→ Data lines:

----

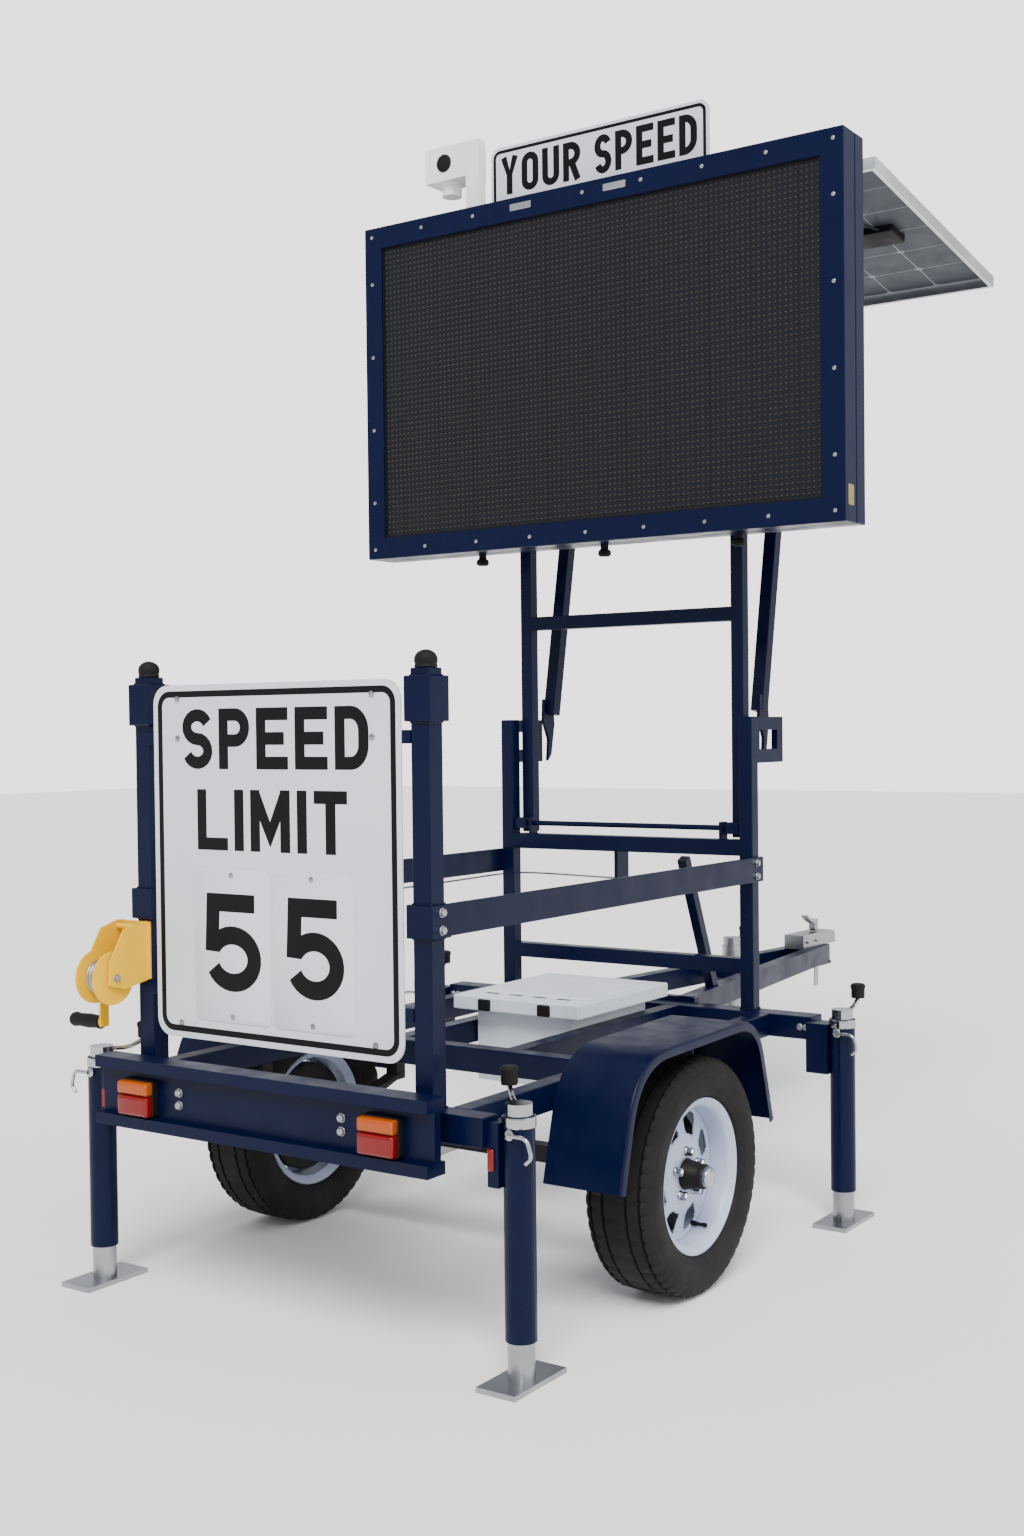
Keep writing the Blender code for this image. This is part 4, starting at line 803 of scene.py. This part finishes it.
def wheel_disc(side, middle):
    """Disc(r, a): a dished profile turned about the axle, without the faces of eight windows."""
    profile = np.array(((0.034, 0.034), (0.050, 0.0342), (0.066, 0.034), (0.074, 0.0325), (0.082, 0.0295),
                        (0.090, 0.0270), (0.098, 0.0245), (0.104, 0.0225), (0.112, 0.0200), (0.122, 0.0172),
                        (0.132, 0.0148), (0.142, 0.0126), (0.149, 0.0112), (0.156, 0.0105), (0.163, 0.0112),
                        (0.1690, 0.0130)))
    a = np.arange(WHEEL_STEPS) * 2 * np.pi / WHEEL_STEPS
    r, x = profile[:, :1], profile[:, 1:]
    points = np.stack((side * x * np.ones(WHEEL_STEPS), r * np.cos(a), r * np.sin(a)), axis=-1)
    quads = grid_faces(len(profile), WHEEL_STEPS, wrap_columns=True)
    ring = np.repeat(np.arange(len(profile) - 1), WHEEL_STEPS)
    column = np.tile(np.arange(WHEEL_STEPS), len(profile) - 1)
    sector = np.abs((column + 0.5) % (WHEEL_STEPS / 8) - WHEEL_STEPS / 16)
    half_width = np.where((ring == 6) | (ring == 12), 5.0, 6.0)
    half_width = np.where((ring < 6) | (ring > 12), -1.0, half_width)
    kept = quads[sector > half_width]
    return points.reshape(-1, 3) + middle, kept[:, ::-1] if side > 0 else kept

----

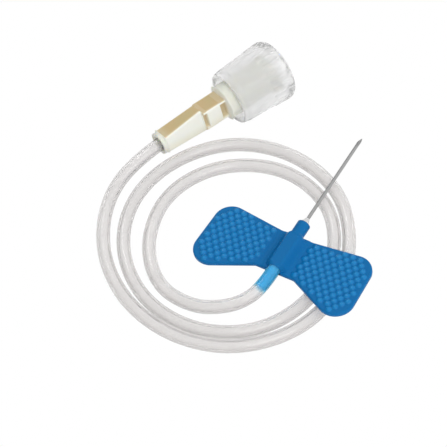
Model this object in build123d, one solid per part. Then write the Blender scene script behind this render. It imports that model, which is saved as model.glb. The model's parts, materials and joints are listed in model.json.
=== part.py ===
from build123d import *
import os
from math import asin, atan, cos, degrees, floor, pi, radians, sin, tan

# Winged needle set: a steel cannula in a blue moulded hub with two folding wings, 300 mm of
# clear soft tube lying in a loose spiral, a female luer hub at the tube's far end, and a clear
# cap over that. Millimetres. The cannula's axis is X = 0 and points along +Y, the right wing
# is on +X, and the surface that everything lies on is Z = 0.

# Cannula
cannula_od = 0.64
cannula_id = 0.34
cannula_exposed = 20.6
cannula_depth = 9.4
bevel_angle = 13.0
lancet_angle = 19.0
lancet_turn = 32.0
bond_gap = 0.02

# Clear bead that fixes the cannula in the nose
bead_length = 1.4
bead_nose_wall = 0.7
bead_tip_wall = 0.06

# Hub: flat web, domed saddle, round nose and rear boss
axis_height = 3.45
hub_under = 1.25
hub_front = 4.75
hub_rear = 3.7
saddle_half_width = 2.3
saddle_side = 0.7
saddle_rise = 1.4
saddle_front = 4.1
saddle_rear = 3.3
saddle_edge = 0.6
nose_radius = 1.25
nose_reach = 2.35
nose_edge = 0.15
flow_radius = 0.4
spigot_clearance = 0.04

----

→ Aim of the task:
Quote the listing above, but only from the line that shows "Keep writing the" through the line that shows "return points.reshape(-1, 3)".

→ Worked solution:
Keep writing the Blender code for this image. This is part 4, starting at line 803 of scene.py. This part finishes it.
def wheel_disc(side, middle):
    """Disc(r, a): a dished profile turned about the axle, without the faces of eight windows."""
    profile = np.array(((0.034, 0.034), (0.050, 0.0342), (0.066, 0.034), (0.074, 0.0325), (0.082, 0.0295),
                        (0.090, 0.0270), (0.098, 0.0245), (0.104, 0.0225), (0.112, 0.0200), (0.122, 0.0172),
                        (0.132, 0.0148), (0.142, 0.0126), (0.149, 0.0112), (0.156, 0.0105), (0.163, 0.0112),
                        (0.1690, 0.0130)))
    a = np.arange(WHEEL_STEPS) * 2 * np.pi / WHEEL_STEPS
    r, x = profile[:, :1], profile[:, 1:]
    points = np.stack((side * x * np.ones(WHEEL_STEPS), r * np.cos(a), r * np.sin(a)), axis=-1)
    quads = grid_faces(len(profile), WHEEL_STEPS, wrap_columns=True)
    ring = np.repeat(np.arange(len(profile) - 1), WHEEL_STEPS)
    column = np.tile(np.arange(WHEEL_STEPS), len(profile) - 1)
    sector = np.abs((column + 0.5) % (WHEEL_STEPS / 8) - WHEEL_STEPS / 16)
    half_width = np.where((ring == 6) | (ring == 12), 5.0, 6.0)
    half_width = np.where((ring < 6) | (ring > 12), -1.0, half_width)
    kept = quads[sector > half_width]
    return points.reshape(-1, 3) + middle, kept[:, ::-1] if side > 0 else kept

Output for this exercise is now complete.